Friday Five: Amazon sizes up and YouTube loses a star

Each week Zone’s Letty Key handpicks the five best stories on new trends and technologies…

1. The internet of things can only get better

Hot on the heels of Facebook’s F8, the good folk at Google held their very own developer conference, I/O, which saw the launch of Android Things 1.0, an operating system for internet of things (IoT) devices (think smart lightbulbs, wi-fi enabled fridges and the like).

Android Things was first announced nearly three years ago but it’s now out of beta, meaning developers are able to order kits and get stuck in. The aim is to create a universal operating system so that all IoT devices can integrate with each other for a smoother and smarter experience, while also patching up inherent security issues.

2. Size matters to Amazon

Amazon already knows a fair bit about its users, but things are about to get even more intimate for a group of volunteers, as the online retail giant plans to conduct a 3D scan of their entire body twice a month over a 20-week period. Why? To better understand “how bodies change shape over time”, apparently.

And while many people are hoping this will enable Amazon to help users find clothes that fit perfectly, thus eliminating the hassle of returning items, the data being collected could quite as easily go into public health studies or the manufacture of a new product entirely. Fingers crossed it’s the former, but we’ll have to wait and see.

3. Don’t leave my AI hanging on the telephone

Back to I/O now, where where one of the most contentious announcements was without a doubt Google Duplex, an AI assistant function that is able to call businesses and make bookings on behalf of its user.

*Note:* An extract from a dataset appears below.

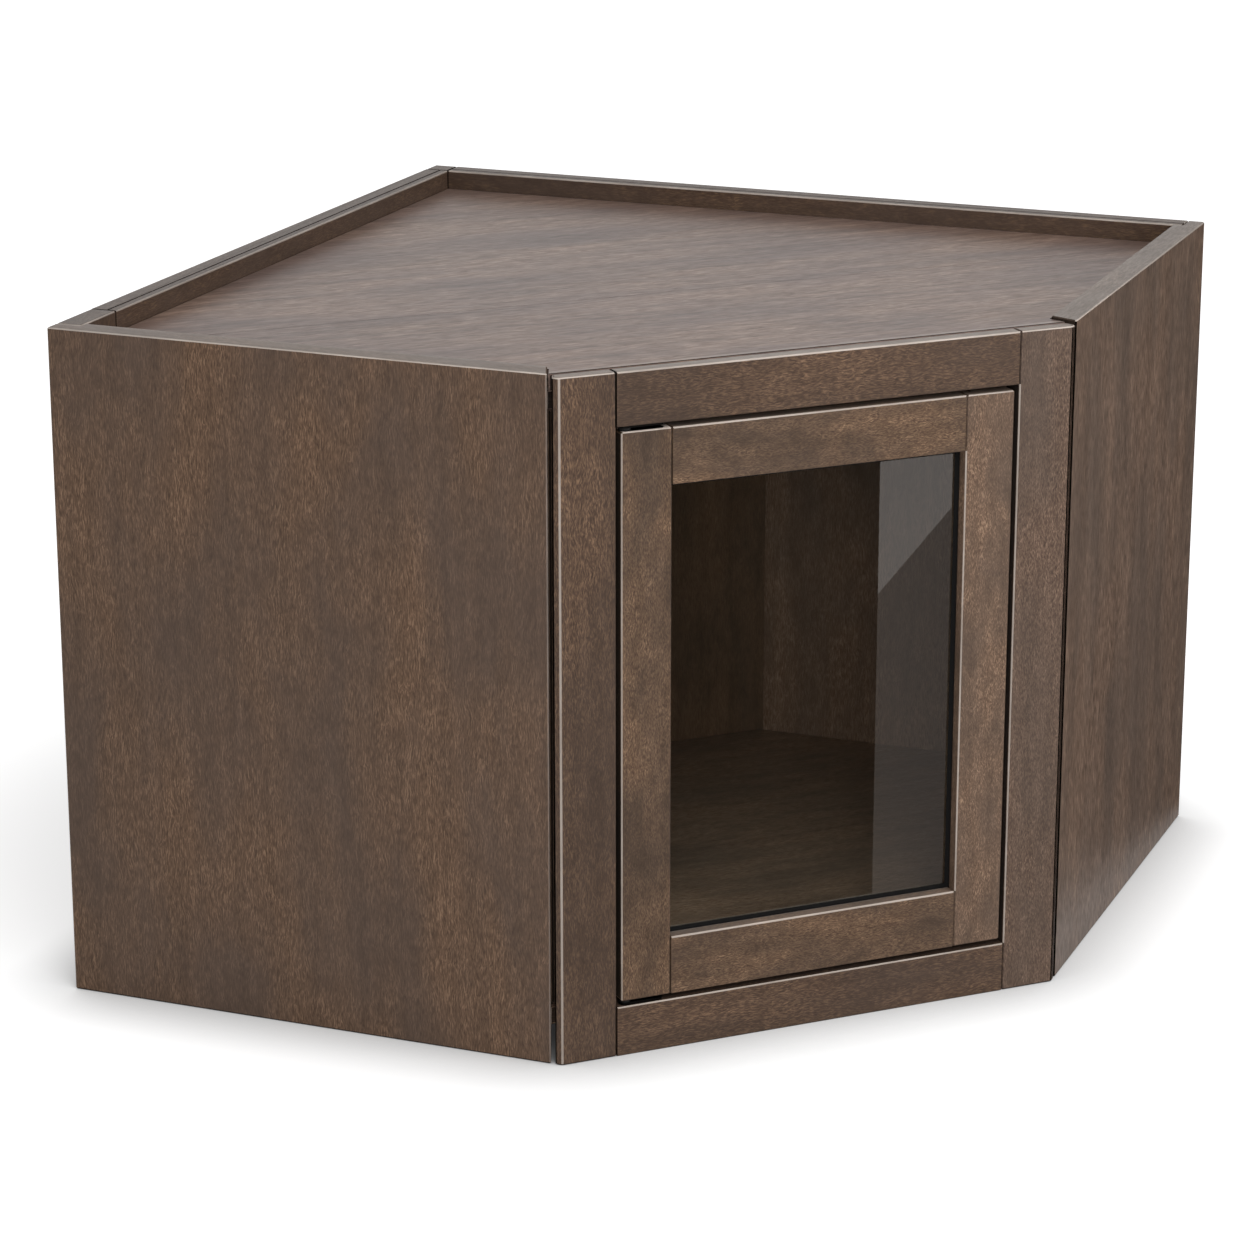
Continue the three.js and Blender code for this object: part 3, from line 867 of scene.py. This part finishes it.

Duplex does a scarily good job of impersonating a real human, and therein lies the concern. Why mimic the cadence, pauses and casual inflections of human speech? Attempting to hide the fact that the person on the other end of the phone is talking to a robot sounds dubious to me. The AI stands up well to sustained questioning in the demo, but it also has the potential to waste people’s time should it start to flounder.

4. YouTube loses one of its best

YouTube star Philip DeFranco has launched his own video-based app, DeFranco Now, as he looks to move away from relying on a platform he has described as an “alcoholic, negligent stepfather” and establish a deeper connection between himself and users.

The relationship between YouTube and its creators is often strained, which has partly motivated DeFranco, who has 2 billion views and 6 million subscribers, to go it alone. Sitting somewhere between Snapchat and YouTube, the new app will be based around video-to-video communications between DeFranco and his viewers, allowing for an emotive interaction and offering them a more equal stake in the conversation.

5. Feeling is the new believing

Ford has created Feel the View, an incredible new feature that uses an audio guide and haptic technology to make different areas of a car window vibrate at various frequencies so that visually impaired passengers can quite literally feel the view they’re driving past.

I’m very excited by haptic technology and the potential it has for making digital experiences tangible and meaningful, but what’s really great is the prospect of taking this beyond the car and making the visual experiences of everyday life accessible for those with sight loss.